We are the prime target for politicians struggling to restore the public finances. Is there any escape?by Andy Davis / June 19, 2013 / Leave a comment
“Britain’s middle classes are routinely labelled the “squeezed middle” but that squeeze is far more than simple financial pressure” © Phil Disley
Looking back, I can put my finger on the time when a clutch of appealing illusions I had carried unquestioningly with me throughout my adult life began to fall away. It was late 2009, just two years into the financial and economic debacle that still surrounds us, but long before I or most other people finally realised that what we thought was just another temporary downturn—albeit a bad one—was in fact something totally different. It was game over. An old way of thinking and doing things was finished.
That autumn my wife was pregnant with our first child, the realisation was dawning that we could no longer put off facing up to the steady advance of my mother’s dementia, and a happy and supportive relationship with my employer, which had lasted almost 15 years, suddenly become the exact opposite. By the following spring I had an infant son, a disorientated mother living among strangers behind locked doors and a cheque instead of a career. A lot of things that had been quietly taking care of themselves for years suddenly needed attending to. In the process of getting to grips with them and starting to plan a financial future for three generations of my family, the extent of my previous blissful ignorance became painfully obvious.
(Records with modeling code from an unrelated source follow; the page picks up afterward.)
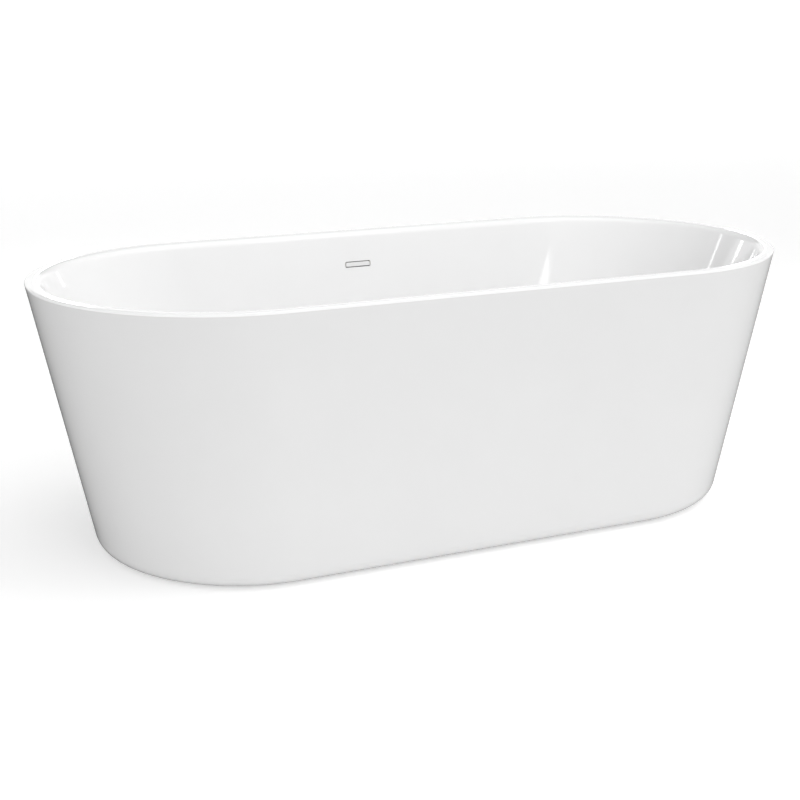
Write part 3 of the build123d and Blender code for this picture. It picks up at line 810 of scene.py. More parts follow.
def square_tube(name, half_length):
    """A hollow square tube along X with rounded corners, centred on the axis."""
    tube = box(name, (-half_length, -TUBE / 2, -TUBE / 2), (half_length, TUBE / 2, TUBE / 2))
    edit(tube, "EDGE")
    pick(tube, "edges", lambda e: abs(e.verts[0].co.x - e.verts[1].co.x) > TUBE)
    bpy.ops.mesh.bevel(offset=TUBE_CORNER, segments=5)
    bpy.ops.mesh.select_mode(type="FACE")
    pick(tube, "faces", lambda f: abs(f.normal.x) > 0.9)
    bpy.ops.mesh.inset(thickness=TUBE_WALL, use_even_offset=True)
    bpy.ops.mesh.bridge_edge_loops()
    leave_edit()
    return face_outwards(tube)


def weld_bead(length):
    """A rippled bead of weld along X, a ripple every 1.8 mm."""
    ripple = 1.8 * MM
    profile = [(0, 0)]
    for step in range(int(length / ripple)):
        profile += [(1.7 * MM, (step + 0.25) * ripple), (2.1 * MM, (step + 0.7) * ripple)]
    profile.append((0, length))
    bead = lathe("weld_bead", profile, 20)
    return moved(bead, at(-length / 2, 0, 0, 90, "Y"))


def make_rails():
    for node, side in (("frame_rail_front", -1), ("frame_rail_back", 1)):
        name = node.replace("frame_", "") + "_tube"
        rail = moved(square_tube(name, RAIL_HIGH.x), at(0, 0, BOARD_LOW.z - TUBE / 2))
        hole = rod("hole", 2.9 * MM, RAIL_LOW.z - TUBE, RAIL_HIGH.z + TUBE, 0, 32)
        cut(rail, join(copies(hole, [at(x) for x in SCREW_X]), "rail_holes"))
        beads = copies(weld_bead(TUBE - 2 * MM),
                       [at(x, y, RAIL_LOW.z + 1 * MM) for x in (-CROSSBAR_X, CROSSBAR_X)
                        for y in (-TUBE / 2 - 0.2 * MM, TUBE / 2 + 0.2 * MM)])
        rail = moved(join([rail] + beads, rail.name), at(0, side * RAIL_Y))
        smooth(rail)
        finish_piece(rail, powder_coat, "bath", "frame_steel", node)


def make_crossbars():
    for node, side in (("frame_crossbar_left", -1), ("frame_crossbar_right", 1)):
        half_length = CROSSBAR_HIGH.y
        bar = moved(square_tube(node.replace("frame_", "") + "_tube", half_length), at(0, 0, 0, 90))
        moved(bar, at(0, 0, CROSSBAR_LOW.z + TUBE / 2))
        hole = rod("hole", 6.4 * MM, CROSSBAR_LOW.z - TUBE, CROSSBAR_HIGH.z + TUBE, 0, 48)
        small = rod("small", 2 * MM, CROSSBAR_LOW.z + TUBE / 2, CROSSBAR_HIGH.z + TUBE, 0, 24)
        holes = copies(hole, [at(0, -FOOT_Y), at(0, FOOT_Y)])
        holes += copies(small, [at(0, -BRACKET_SCREW_Y), at(0, BRACKET_SCREW_Y)])
        cut(bar, join(holes, "crossbar_holes"))
        moved(bar, at(side * CROSSBAR_X))
        smooth(bar)
        finish_piece(bar, powder_coat, "bath", "frame_steel", node)


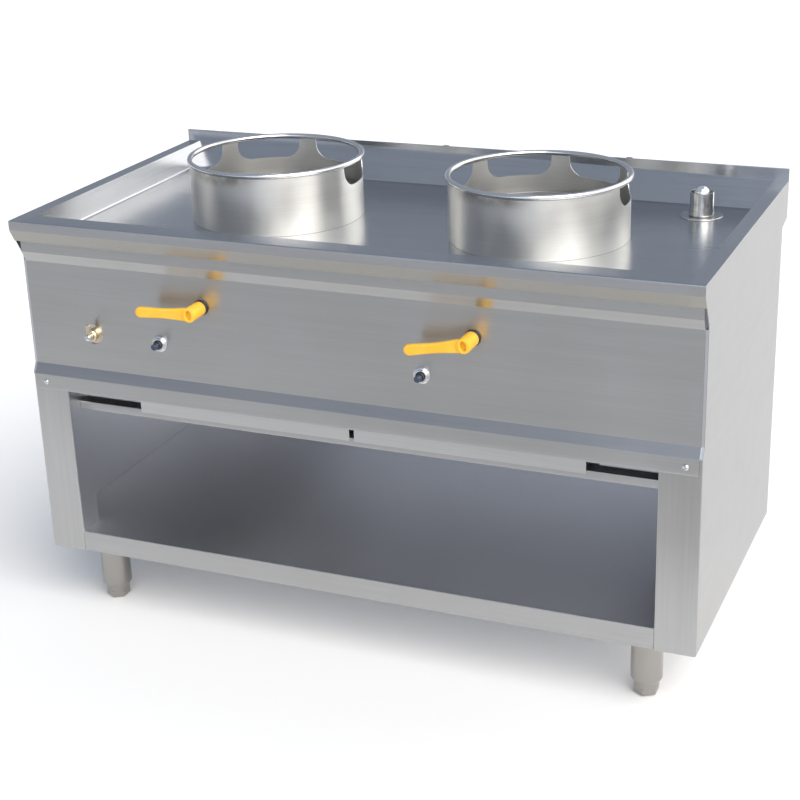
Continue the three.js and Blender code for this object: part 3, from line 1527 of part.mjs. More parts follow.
for (const [i, side] of SIDES.entries()) {
  const screwX = (i ? 1 : -1) * (HALF - SCREW_INSET);
  addPart(`fascia_screw_${side}`, fasciaScrew(), "chrome", addGroup(screwX, FASCIA_FACE, SCREW_Z));

  const hob = addGroup(RING_X[i], RING_Y, FLOOR);
  addPart(`wok_ring_shell_${side}`, ringShell(), "ring", hob);
  addPart(`wok_ring_rim_${side}`, ringRim(), "ring", hob);
  addPart(`burner_well_${side}`, burnerWell(), "ring", hob);
  addPart(`burner_support_${side}`, supportBar(), "panel", hob);
  addPart(`burner_${side}`, burner(), "iron", hob);
  const electrode = addGroup(-ELECTRODE_OFFSET, 0, 0, hob);
  addPart(`spark_electrode_${side}`, sparkElectrode(), "ceramic", electrode);

  const valve = addGroup(LEVER_X[i], PANEL_FACE, VALVE_Z);
  addPart(`gas_valve_${side}`, gasValve().translate(0, SHEET, 0), "brass", valve);
  addPart(`lever_collar_${side}`, leverCollar(), "black", valve);
  const handle = addGroup(0, 0, 0, valve);
  handle.rotation.y = THREE.MathUtils.degToRad(-LEVER_TILT[i]);
  addPart(`gas_lever_${side}`, gasLever(), "yellow", handle);
  addPart(`valve_spindle_${side}`, valveSpindle(), "chrome", handle);
  const outlet = addGroup(LEVER_X[i], 0, VALVE_Z);
  addPart(`injector_pipe_${side}`, injectorPipe(RING_X[i] - LEVER_X[i]), "copper", outlet);

  const igniter = addGroup(IGNITER_X[i], PANEL_FACE, IGNITER_Z);
  addPart(`igniter_body_${side}`, igniterBody(), "black", igniter);
  addPart(`igniter_nut_${side}`, igniterNut(), "chrome", igniter);
  addPart(`igniter_button_${side}`, igniterButton(), "button", igniter);
}
addPart("gas_manifold", gasManifold(), "copper");

const tap = addGroup(TAP_X, PANEL_FACE, TAP_Z);
addPart("water_tap_body", tapBody(), "brass", tap);
addPart("water_tap_spindle", tapSpindle(), "brass", tap);
addPart("water_tap_screw", tapScrew(), "chrome", tap);
addPart("water_pipe", waterPipe(), "copper");
addPart("water_spout", waterSpout(), "copper");

const drain = addGroup(DRAIN_X, DRAIN_Y, FLOOR);
addPart("drain_flange", drainFlange(), "chrome", drain);
addPart("standpipe", standpipe(), "chrome", drain);
addPart("standpipe_knob", standpipeKnob(), "chrome", drain);
addPart("drain_pipe", drainPipe(), "panel", drain);

// The levers reach furthest forward and the worktop furthest back.
const front = PANEL_FACE - LEVER_PROJECTION;
range.position.y = -(front + WORKTOP_DEPTH) / 2;

const root = new THREE.Group();
root.add(range);

export default root;
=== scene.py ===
"""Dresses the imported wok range: camera, floor, light, finishes, and some finer pieces.

Lengths are in metres in the row's frame: +X to the right, +Y to the rear wall, +Z up, floor at 0.
"""

import json
import math

import bmesh
import bpy
from mathutils import Matrix, Vector


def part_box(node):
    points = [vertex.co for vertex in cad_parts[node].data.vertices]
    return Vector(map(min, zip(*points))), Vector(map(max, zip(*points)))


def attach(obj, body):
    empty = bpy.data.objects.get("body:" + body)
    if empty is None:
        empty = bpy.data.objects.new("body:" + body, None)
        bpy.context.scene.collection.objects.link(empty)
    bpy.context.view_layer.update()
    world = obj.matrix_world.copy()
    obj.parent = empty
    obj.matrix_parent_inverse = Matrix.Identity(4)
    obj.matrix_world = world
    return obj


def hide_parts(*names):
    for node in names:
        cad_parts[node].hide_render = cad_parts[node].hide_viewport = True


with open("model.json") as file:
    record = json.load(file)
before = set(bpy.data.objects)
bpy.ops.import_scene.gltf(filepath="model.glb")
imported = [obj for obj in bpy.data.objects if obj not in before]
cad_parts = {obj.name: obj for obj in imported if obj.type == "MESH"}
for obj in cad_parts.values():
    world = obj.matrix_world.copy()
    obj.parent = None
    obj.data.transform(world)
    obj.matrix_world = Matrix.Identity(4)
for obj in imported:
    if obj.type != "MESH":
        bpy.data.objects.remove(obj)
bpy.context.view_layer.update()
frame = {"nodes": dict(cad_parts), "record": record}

NODES = frame["nodes"]
RECORD = frame["record"]
SIDES = ("left", "right")
CORNERS = ("front_left", "front_right", "rear_left", "rear_right")
MM = 0.001


# ---------------------------------------------------------------- sizes that the finer pieces need

SHEET = 1.5 * MM
GAP = 0.3 * MM  # between pieces that touch
RUNNING = 0.6 * MM  # round a piece that turns
SMALL_ROUND = 0.4 * MM  # radius of an edge
TURNED_ROUND = 0.5 * MM
ROUND_STEPS = 3  # points along a rounded corner
ON_AXIS = 1e-9
SAME_PLACE = 1e-7  # corners closer than this are one
SHARP = 38  # degrees between faces, past which an edge shades sharp

# Wok rings
CUT_COUNT = 4
CUT_PITCH = 56.6  # degrees from one cut-out's middle to the next
TAB_ANGLE = 12.0  # degrees of rim that each tab between two cut-outs holds
CUT_CENTRE = 94.0  # degrees, the middle of the four
CUT_FLOOR = 77 * MM  # height above the basin floor
CUT_CORNER = 33 * MM
CUT_END = 0.4 * MM  # the last of a cut-out's edge, where it stands upright
PLAIN_BELOW_CUTS = 6 * MM
RING_COLUMNS = 720
RING_ROWS = 14  # below the cut-outs
RING_UPPER_ROWS = 8
RING_WAVES = (0.25 * MM, 0.15 * MM)  # how far the sheet is out of round
RING_BAR = 5.5 * MM
RING_BAR_STEPS = 160
WELL_FLANGE = 9 * MM
COLLAR_HEIGHT = 45 * MM
WELL_OPENING = 112 * MM

# Levers
LEVER_TILT = (3, 10.5)  # degrees below level
LEVER_HUB = 14.5 * MM
LEVER_TIP = 10.5 * MM
LEVER_LENGTH = 120 * MM
LEVER_THICKNESS = 12 * MM
RECESS = (6.2 * MM, 9.6 * MM)  # half its width and height
RECESS_DEPTH = 9 * MM
RECESS_RIM = 1.0 * MM
HUB_EDGE = 1.6 * MM
HUB_SIDES = 64
ARM_STEPS = 44
ARM_SIDES = 32
ARM_TAPER = 0.8  # share of the steps before its round end
COLLAR_BORE = 5.6 * MM

# Igniters: radii, and distances in front of the fascia or behind it
BARREL = 9 * MM
BARREL_WIDE = 13 * MM
BARREL_NOSE = 14 * MM
BARREL_SHOULDER = 1.8 * MM
BARREL_REAR = 43.5 * MM
SOCKET = 7.1 * MM
SOCKET_END = 21.5 * MM
THREAD_PITCH = 1.25 * MM
THREAD_DEPTH = 0.6 * MM
NUT_BORE = 9.3 * MM
NUT_RIM = 16.5 * MM
NUT_NECK = 13.0 * MM
NUT_DEPTH = 9.5 * MM
BUTTON = 6.5 * MM
BUTTON_OUT = 26 * MM
BUTTON_REAR = 13.0 * MM

# Standpipe and drain, heights above the basin floor
PIPE = 24 * MM
PIPE_FLARE = 1.6 * MM
FLARE_FOOT = 4 * MM
FLARE_SHARE = 0.45  # of the pipe's height
FLARE_STEPS = 12
BALL = 15 * MM
BALL_STEPS = 36
BALL_ARC = 37.2  # steps in half a turn, so that the ball ends at its stem
STEM = 4 * MM
CROSS = (11 * MM, 14 * MM)
CROSS_REACH = 22.0 * MM
CROSS_HALF = 4 * MM
DRAIN_BORE = 24.7 * MM
DRAIN_NECK = 28 * MM
DRAIN_RIM = 43 * MM
DRAIN_LEDGE = 5 * MM
DRAIN_BOTTOM = -40 * MM
DRAIN_SEAT = -14.3 * MM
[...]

Life is a lot easier and less stressful if you like your job and the company you work for. The money turns up every month and the seasons roll round. Colleagues can become good friends over the years and the social life of the office is something you miss when it’s gone. But for all its attractions, I would have to be utterly desperate before I took a salaried job again (which I fully acknowledge puts me among a very fortunate minority). The first big illusion I left behind that spring was that any company would ever really care for me, as opposed to the role I was being paid to carry out. Perpetuating this comforting illusion is a key function of middle management and stupidly I allowed almost 15 years of positive experience to lull me into believing it. This turned out to be a profound mistake and one I won’t make again.